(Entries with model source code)
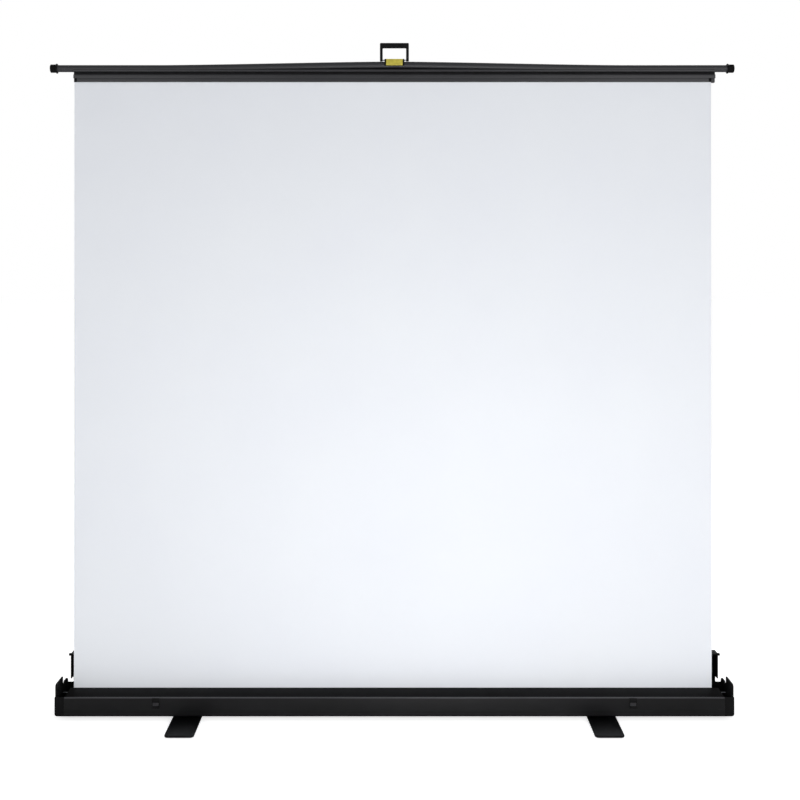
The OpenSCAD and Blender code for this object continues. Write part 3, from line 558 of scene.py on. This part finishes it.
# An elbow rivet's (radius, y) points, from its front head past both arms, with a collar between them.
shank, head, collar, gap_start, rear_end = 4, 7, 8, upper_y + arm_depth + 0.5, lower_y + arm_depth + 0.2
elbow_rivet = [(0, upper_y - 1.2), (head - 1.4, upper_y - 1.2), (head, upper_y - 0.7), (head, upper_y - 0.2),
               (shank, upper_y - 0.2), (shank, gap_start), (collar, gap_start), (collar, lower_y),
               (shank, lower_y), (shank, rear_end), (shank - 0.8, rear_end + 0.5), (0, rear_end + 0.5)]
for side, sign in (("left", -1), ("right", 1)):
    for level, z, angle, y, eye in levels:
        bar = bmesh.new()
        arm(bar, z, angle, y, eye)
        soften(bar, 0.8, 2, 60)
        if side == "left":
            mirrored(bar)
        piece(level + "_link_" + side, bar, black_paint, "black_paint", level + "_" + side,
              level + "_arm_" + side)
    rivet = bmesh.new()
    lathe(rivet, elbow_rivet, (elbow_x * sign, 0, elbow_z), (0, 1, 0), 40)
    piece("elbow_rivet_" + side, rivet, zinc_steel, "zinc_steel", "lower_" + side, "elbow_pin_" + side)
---
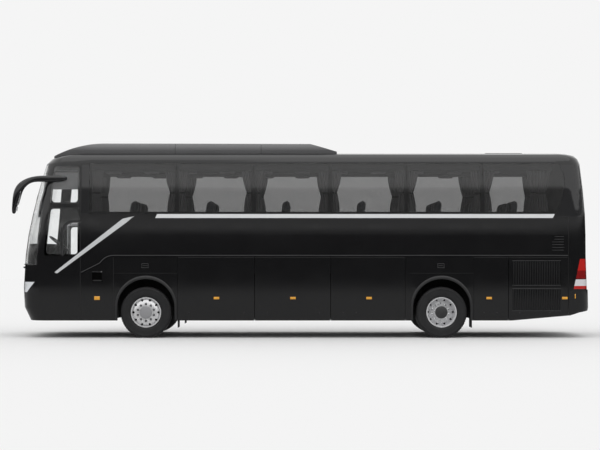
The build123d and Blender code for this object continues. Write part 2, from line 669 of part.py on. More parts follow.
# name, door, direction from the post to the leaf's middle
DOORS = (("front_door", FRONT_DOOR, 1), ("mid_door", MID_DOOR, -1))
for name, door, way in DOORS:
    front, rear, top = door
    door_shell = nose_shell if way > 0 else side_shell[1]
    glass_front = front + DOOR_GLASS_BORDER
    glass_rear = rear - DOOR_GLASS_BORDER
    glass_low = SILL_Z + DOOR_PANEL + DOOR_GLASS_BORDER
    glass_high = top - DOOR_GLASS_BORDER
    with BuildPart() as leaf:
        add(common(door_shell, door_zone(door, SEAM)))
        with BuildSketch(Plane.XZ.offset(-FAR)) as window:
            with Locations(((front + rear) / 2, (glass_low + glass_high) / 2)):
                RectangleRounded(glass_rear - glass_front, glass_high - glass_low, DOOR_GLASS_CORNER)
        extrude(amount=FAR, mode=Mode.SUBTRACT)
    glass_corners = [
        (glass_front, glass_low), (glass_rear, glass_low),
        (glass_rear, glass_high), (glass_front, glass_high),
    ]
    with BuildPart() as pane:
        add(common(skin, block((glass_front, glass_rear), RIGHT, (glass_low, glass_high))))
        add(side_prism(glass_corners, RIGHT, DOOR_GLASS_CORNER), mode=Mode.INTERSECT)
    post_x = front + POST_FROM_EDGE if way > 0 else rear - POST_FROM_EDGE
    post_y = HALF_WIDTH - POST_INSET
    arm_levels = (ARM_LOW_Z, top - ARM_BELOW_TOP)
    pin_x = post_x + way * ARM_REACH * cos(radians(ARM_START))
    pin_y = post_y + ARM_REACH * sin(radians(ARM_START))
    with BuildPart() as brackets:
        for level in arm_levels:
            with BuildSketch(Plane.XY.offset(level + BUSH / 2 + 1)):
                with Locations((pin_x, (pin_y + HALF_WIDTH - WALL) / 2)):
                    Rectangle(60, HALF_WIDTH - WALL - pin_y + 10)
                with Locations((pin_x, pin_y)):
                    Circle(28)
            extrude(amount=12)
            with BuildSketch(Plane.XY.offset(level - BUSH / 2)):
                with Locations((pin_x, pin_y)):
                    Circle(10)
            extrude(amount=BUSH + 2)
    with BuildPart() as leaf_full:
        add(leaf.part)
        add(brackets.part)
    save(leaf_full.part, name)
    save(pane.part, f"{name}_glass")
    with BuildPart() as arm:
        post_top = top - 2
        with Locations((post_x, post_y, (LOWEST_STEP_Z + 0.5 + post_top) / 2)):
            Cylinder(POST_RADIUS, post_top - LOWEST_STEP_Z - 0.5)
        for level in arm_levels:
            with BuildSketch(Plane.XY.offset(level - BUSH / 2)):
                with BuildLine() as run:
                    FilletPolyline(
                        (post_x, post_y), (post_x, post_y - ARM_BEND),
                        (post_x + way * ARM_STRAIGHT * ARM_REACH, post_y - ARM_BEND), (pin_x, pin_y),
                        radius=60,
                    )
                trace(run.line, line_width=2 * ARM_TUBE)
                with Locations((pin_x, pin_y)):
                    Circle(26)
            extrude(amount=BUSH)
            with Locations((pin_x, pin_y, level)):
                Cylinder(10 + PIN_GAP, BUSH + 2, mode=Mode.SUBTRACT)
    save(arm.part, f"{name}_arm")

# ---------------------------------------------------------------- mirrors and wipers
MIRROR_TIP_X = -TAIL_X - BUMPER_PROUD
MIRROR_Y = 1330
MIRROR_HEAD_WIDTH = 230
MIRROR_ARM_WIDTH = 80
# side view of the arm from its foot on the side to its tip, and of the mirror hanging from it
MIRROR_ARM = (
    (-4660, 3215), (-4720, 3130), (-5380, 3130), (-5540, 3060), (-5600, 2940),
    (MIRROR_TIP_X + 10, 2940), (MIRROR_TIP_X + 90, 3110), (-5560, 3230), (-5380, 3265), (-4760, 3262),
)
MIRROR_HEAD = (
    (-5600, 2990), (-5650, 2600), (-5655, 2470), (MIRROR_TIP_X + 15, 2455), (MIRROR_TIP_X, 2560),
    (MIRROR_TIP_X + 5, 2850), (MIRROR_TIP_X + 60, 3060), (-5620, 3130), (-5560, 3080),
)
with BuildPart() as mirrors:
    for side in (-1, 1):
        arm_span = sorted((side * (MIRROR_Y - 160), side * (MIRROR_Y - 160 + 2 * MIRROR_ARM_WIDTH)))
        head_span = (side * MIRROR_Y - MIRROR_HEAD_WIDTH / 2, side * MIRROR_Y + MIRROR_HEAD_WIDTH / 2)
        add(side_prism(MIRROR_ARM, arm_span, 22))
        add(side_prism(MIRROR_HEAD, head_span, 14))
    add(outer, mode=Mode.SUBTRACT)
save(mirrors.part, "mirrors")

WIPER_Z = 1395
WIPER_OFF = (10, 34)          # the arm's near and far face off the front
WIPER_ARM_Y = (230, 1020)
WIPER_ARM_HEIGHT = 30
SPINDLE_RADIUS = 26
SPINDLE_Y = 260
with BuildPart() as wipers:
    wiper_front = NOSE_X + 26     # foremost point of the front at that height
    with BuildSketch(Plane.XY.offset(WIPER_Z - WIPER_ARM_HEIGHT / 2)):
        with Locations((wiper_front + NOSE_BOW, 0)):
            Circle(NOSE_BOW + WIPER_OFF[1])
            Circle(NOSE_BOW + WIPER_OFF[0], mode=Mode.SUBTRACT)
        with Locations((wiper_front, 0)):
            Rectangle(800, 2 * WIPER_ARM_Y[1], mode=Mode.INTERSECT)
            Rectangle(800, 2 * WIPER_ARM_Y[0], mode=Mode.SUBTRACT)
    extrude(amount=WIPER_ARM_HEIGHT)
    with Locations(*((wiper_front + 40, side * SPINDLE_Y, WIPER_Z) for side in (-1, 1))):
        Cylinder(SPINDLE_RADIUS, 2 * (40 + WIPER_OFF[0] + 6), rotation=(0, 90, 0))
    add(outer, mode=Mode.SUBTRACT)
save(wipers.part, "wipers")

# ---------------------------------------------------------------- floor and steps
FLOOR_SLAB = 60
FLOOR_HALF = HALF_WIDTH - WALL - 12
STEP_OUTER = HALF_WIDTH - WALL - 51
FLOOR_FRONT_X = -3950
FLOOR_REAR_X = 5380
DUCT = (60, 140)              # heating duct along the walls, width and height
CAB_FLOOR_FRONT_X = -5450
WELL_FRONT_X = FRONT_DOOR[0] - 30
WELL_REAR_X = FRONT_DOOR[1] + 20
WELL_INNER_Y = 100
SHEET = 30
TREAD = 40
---
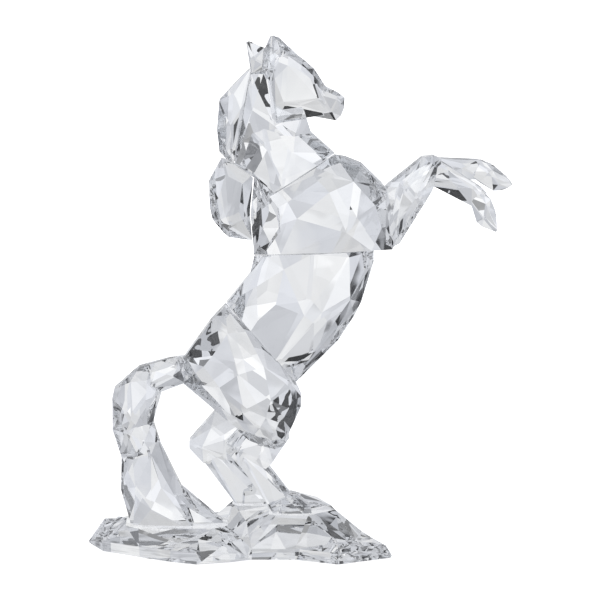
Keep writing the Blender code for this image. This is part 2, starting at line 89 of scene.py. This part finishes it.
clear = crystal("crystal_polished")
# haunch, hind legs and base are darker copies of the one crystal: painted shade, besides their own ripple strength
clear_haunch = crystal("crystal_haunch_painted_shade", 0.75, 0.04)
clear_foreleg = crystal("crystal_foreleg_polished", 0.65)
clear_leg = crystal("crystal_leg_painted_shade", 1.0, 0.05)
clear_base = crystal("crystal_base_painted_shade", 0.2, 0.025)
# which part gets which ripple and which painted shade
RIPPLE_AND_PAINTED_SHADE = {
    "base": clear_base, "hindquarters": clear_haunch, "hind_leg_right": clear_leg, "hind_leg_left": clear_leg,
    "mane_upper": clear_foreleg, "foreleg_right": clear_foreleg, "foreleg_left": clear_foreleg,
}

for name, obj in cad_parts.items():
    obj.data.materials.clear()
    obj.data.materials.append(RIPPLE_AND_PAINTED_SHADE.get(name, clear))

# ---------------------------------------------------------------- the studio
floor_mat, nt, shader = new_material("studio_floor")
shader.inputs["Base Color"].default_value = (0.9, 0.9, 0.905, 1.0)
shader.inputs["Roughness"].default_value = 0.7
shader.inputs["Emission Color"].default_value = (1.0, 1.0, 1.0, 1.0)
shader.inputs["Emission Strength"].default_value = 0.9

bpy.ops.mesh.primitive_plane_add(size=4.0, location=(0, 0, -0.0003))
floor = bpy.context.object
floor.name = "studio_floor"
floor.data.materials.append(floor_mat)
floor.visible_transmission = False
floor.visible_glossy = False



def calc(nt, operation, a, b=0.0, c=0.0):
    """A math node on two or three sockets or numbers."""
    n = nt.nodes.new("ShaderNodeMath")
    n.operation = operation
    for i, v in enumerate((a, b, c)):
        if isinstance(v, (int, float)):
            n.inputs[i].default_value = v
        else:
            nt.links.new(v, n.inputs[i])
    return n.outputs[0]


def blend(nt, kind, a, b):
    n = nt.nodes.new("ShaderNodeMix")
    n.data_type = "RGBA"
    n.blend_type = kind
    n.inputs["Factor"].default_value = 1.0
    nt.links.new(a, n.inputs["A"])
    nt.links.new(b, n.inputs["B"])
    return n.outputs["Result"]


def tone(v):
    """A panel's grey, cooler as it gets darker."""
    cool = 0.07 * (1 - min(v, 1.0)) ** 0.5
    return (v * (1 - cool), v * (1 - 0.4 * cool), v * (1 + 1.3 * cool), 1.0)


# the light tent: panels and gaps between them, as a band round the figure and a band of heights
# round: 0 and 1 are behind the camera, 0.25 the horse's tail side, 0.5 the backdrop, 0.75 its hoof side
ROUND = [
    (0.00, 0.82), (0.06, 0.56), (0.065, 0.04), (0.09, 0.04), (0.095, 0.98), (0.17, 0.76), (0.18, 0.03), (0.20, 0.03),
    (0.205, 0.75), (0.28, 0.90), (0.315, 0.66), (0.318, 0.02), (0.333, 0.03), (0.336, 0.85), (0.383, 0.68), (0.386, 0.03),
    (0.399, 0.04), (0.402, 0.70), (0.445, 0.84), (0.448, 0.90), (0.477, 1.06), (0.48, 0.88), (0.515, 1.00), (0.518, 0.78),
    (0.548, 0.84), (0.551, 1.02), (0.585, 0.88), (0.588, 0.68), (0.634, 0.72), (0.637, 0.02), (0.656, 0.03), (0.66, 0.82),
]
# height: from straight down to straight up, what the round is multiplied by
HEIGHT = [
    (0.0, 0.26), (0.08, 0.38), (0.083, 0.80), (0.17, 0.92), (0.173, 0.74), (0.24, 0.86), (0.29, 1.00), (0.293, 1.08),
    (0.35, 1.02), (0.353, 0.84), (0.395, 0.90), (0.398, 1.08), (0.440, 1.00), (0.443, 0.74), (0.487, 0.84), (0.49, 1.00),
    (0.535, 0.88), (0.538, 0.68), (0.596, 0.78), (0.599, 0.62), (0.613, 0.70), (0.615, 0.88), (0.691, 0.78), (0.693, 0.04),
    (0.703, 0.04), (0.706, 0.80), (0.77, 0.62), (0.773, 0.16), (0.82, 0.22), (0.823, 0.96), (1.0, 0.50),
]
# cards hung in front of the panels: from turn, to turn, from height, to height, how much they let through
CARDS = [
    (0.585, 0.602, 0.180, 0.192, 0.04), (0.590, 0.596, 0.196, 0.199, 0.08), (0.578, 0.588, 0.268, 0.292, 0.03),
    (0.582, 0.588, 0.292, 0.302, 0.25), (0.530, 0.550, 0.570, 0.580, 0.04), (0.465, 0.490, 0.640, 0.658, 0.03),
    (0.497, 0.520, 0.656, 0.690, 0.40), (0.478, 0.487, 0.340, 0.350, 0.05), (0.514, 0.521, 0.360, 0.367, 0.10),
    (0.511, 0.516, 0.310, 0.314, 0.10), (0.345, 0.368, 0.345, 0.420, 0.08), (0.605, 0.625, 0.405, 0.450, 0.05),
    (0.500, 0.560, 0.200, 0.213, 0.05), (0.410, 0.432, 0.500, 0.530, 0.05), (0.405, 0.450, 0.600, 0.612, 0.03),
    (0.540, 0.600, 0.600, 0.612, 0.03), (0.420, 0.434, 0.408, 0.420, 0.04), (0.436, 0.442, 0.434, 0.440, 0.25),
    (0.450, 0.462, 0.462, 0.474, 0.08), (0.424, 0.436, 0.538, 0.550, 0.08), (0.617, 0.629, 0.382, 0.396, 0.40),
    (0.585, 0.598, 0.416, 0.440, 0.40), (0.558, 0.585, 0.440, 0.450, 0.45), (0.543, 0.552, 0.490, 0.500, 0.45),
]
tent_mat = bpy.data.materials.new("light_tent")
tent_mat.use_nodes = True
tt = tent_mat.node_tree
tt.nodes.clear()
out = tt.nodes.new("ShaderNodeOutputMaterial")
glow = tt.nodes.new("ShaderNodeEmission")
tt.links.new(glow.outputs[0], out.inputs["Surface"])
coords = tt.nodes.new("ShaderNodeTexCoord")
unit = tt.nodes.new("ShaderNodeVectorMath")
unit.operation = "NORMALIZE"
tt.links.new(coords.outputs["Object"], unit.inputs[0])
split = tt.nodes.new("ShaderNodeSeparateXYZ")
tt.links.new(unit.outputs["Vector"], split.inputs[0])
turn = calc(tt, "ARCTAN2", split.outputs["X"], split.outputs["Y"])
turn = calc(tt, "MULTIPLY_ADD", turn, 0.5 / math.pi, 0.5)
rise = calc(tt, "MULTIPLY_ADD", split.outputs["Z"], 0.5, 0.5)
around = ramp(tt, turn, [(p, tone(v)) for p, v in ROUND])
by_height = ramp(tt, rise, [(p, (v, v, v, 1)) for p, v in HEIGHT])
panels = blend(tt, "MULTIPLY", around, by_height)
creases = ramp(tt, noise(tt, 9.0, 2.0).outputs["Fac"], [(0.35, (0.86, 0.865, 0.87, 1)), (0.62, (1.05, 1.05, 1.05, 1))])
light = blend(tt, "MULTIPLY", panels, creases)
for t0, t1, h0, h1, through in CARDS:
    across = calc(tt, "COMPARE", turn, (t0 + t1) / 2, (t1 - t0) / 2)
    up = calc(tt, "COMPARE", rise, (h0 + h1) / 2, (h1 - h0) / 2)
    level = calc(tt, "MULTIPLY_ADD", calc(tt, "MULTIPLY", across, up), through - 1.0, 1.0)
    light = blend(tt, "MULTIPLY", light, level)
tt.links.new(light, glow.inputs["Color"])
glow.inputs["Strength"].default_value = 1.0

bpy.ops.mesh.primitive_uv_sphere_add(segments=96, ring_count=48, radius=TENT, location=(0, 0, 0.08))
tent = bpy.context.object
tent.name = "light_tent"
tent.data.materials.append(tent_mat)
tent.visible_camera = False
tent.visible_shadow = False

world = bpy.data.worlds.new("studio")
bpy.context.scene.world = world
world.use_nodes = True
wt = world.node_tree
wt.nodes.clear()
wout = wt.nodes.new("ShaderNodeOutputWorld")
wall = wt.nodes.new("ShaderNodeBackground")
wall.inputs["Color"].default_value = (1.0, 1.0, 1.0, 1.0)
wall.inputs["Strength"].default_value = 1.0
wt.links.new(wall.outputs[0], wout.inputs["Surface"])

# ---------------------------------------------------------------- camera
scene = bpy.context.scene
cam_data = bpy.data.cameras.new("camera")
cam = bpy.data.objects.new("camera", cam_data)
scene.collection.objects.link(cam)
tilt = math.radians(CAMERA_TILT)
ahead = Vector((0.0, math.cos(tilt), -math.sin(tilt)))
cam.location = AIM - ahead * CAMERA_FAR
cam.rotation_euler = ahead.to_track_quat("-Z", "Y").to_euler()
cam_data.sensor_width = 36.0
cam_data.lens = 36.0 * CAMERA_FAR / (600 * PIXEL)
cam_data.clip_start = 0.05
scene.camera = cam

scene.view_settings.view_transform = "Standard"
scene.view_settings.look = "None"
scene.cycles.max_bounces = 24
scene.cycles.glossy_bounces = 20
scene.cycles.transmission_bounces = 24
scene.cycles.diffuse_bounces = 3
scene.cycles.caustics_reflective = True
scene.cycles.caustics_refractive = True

• EXERCISE DESCRIPTION
Copy out only the lines above from the one with "Keep writing the" to the one with "return (v *", inclusive, exactly as they stand.

• TASK RESULT
Keep writing the Blender code for this image. This is part 2, starting at line 89 of scene.py. This part finishes it.
clear = crystal("crystal_polished")
# haunch, hind legs and base are darker copies of the one crystal: painted shade, besides their own ripple strength
clear_haunch = crystal("crystal_haunch_painted_shade", 0.75, 0.04)
clear_foreleg = crystal("crystal_foreleg_polished", 0.65)
clear_leg = crystal("crystal_leg_painted_shade", 1.0, 0.05)
clear_base = crystal("crystal_base_painted_shade", 0.2, 0.025)
# which part gets which ripple and which painted shade
RIPPLE_AND_PAINTED_SHADE = {
    "base": clear_base, "hindquarters": clear_haunch, "hind_leg_right": clear_leg, "hind_leg_left": clear_leg,
    "mane_upper": clear_foreleg, "foreleg_right": clear_foreleg, "foreleg_left": clear_foreleg,
}

for name, obj in cad_parts.items():
    obj.data.materials.clear()
    obj.data.materials.append(RIPPLE_AND_PAINTED_SHADE.get(name, clear))

# ---------------------------------------------------------------- the studio
floor_mat, nt, shader = new_material("studio_floor")
shader.inputs["Base Color"].default_value = (0.9, 0.9, 0.905, 1.0)
shader.inputs["Roughness"].default_value = 0.7
shader.inputs["Emission Color"].default_value = (1.0, 1.0, 1.0, 1.0)
shader.inputs["Emission Strength"].default_value = 0.9

bpy.ops.mesh.primitive_plane_add(size=4.0, location=(0, 0, -0.0003))
floor = bpy.context.object
floor.name = "studio_floor"
floor.data.materials.append(floor_mat)
floor.visible_transmission = False
floor.visible_glossy = False



def calc(nt, operation, a, b=0.0, c=0.0):
    """A math node on two or three sockets or numbers."""
    n = nt.nodes.new("ShaderNodeMath")
    n.operation = operation
    for i, v in enumerate((a, b, c)):
        if isinstance(v, (int, float)):
            n.inputs[i].default_value = v
        else:
            nt.links.new(v, n.inputs[i])
    return n.outputs[0]


def blend(nt, kind, a, b):
    n = nt.nodes.new("ShaderNodeMix")
    n.data_type = "RGBA"
    n.blend_type = kind
    n.inputs["Factor"].default_value = 1.0
    nt.links.new(a, n.inputs["A"])
    nt.links.new(b, n.inputs["B"])
    return n.outputs["Result"]


def tone(v):
    """A panel's grey, cooler as it gets darker."""
    cool = 0.07 * (1 - min(v, 1.0)) ** 0.5
    return (v * (1 - cool), v * (1 - 0.4 * cool), v * (1 + 1.3 * cool), 1.0)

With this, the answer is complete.